Saturday, January 09, 2010


Not only does it seem that there is no truth in advertising, but there are quite a few out-right lies.

After a couple of years of watching all my television online, I recently have been watching cable television courtesy my lovely angel/friend Barb. The commercials grate on my nerves but I pay attention to them. And I've noticed some of the fine-print and doublespeak advertisers employ. It's as if they use one tongue to make their product sound like a miracle while they use another tongue (usually in fine-print) to cover their tails. Here are a few of the examples:

  • One currency trading company does everything to entice you to improve your financial circumstances by using their services, AND they just can't tell you enough how reasonable their rates are. I was so busy being brainwashed by the silky-voiced announcer that I almost missed those little words at the bottom of the screen telling me about the "high risk of loss." Hmmm... Well, of COURSE there is a risk. That's true of any type of financial investment, but still... I mean, they made it sound so safe in the actual ad.

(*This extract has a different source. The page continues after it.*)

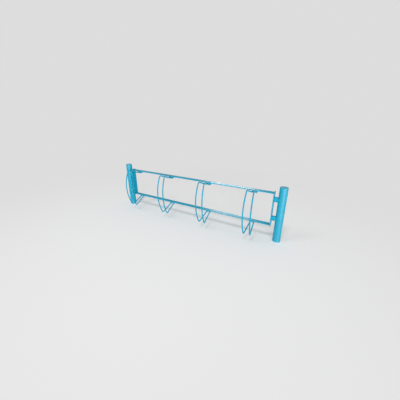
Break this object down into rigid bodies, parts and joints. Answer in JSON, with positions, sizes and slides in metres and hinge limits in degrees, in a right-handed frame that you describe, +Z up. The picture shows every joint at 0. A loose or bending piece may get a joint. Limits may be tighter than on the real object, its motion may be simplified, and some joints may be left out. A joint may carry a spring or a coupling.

  • All the weight-loss ads include a statement that intrigues and confuses me. You know the statement I mean - that one about results being "not typical." Is is just me, or isn't the point of the actual ad to make you think the results shown ARE typical? I mean, why not just portray participates whose results are typical? *shrug*
  • The ads for mascaras really crack me up. I mean, I get it that mascara can make your lashes look darker, and I get it that some mascaras don't smudge as much as others. Okay. But when they start claiming to add length... Riiiiight... C'mon now. Mascara only brushes onto the lashes you already have. Period. I can brush on a whole tube and I will never have lashes as gorgeous as Penelope Cruz's unless I buy some.

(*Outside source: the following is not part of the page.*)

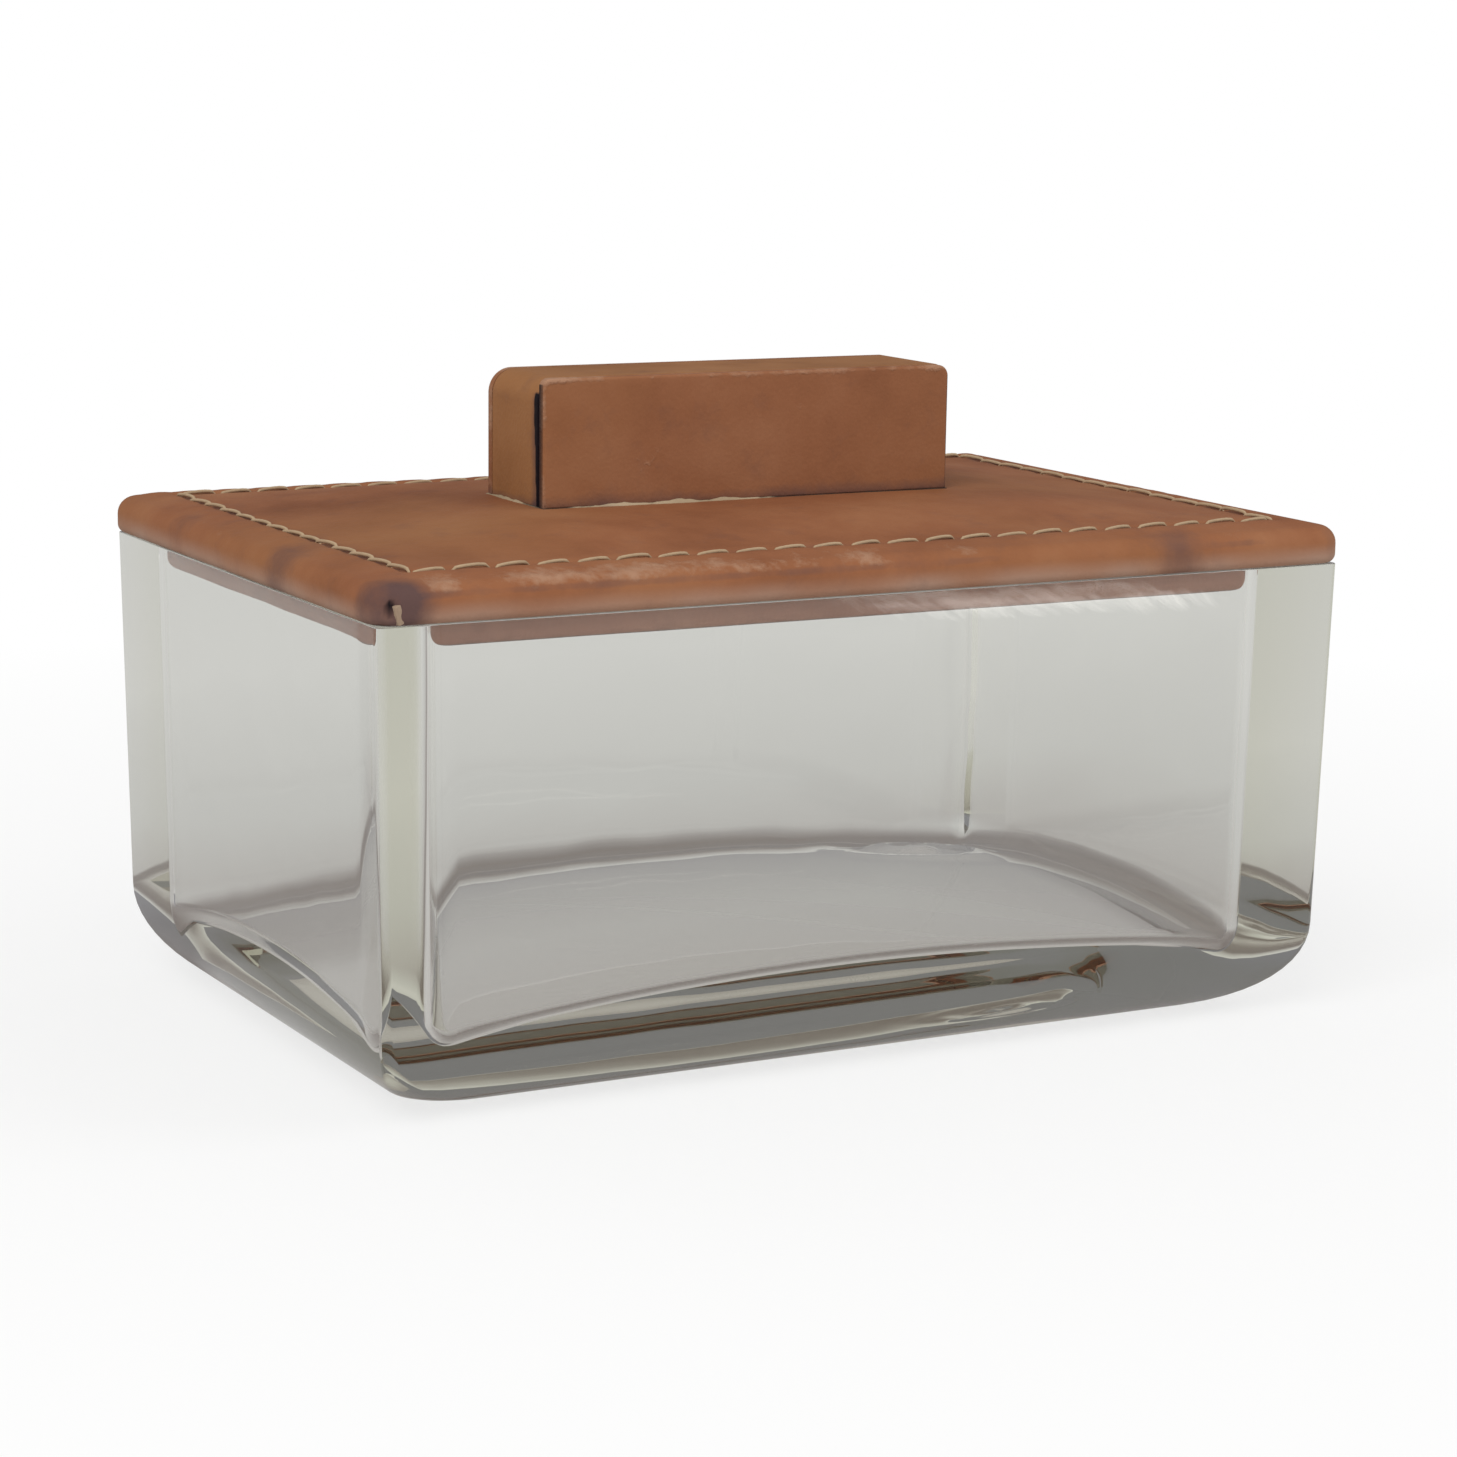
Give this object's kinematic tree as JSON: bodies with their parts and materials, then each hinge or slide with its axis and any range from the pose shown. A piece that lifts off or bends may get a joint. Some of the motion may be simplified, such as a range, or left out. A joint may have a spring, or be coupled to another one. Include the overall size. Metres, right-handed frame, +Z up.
{
  "type": "glass box",
  "caption": "Thick pressed-glass table box, rectangular, with a lift-off lid covered in saddle-stitched tan leather and topped by a leather-covered block handle.",
  "frame": {"origin": "centre of the tank's flat underside, on the surface that the box stands on", "axes": "+X along the long front, to the right; +Y from the front to the back; +Z up, the way the lid lifts"},
  "size_m": [0.1516, 0.101, 0.0934],
  "materials": {
    "clear_glass": "clear, polished, faint green-yellow tint in the thick parts",
    "tan_leather": "vegetable-tanned tan leather, smooth grain, scuffed and burnished at the edges",
    "linen_thread": "waxed linen thread, undyed",
    "beech": "plain wood, hidden under the leather",
    "brass_pin": "plain, hidden",
    "steel_screw": "plain, hidden",
    "raw_fibre": "dried glue and raw leather fibre"
  },
  "bodies": {
    "tank": {"glass_tank": "clear_glass"},
    "lid": {"lid_board": "beech", "lid_cover": "tan_leather", "lid_lining": "tan_leather", "plug_board": "beech", "plug_cover": "tan_leather", "plug_pins": "brass_pin", "stitch_front": "linen_thread", "stitch_back": "linen_thread", "stitch_left": "linen_thread", "stitch_right": "linen_thread", "handle_core": "beech", "handle_wrap": "tan_leather", "handle_front_panel": "tan_leather", "handle_back_panel": "tan_leather", "handle_screws": "steel_screw", "handle_glue": "raw_fibre"}
  },
  "joints": [
    {"name": "lid_lift", "type": "slide", "parent": "tank", "child": "lid", "axis": [0, 0, 1], "range_m": [0, 0.1]}
  ]
}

  • Car ads are the worse. They ALWAYS show the bare model price ALONGSIDE a car loaded with all the options. The price for the "as shown" model is always down there in that fine print. For the price they show in big, huge and colorful print you're lucky to get a steering wheel and tires. Puh-lease.

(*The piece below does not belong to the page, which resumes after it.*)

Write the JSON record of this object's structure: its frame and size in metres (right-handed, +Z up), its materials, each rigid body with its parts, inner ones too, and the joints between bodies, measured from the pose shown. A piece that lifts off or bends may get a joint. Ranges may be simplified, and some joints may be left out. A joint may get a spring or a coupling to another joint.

  • My favorite of these tricky ads is one for a face-lift procedure. They show these women with sagging skin on their faces and necks and then do all this touting of their inexpensive lifting procedure. The "After" pics show the ladies with firmer, more youthful faces and necks. Faces AND necks. Faces AND necks... Oh yeah? Um hm. That inexpensive procedure they talk about is so inexpensive because it's only for the FACE. Sorry, ladies, if you want the neck job, you better read that fine print and save up your extra change. (I think this one was really a low blow. You know that hopeful people show up for the consultation with their budget all worked out. Can you imagine the disappointment when they realize they have to come up with more money for the whole "After" look - that or invest in turtlenecks to play it off post-surgery...)
I know that we all know there's gonna be fine-print in everything, but it just seems shady when the advertisers get so sneaky about it. I guess that is the point.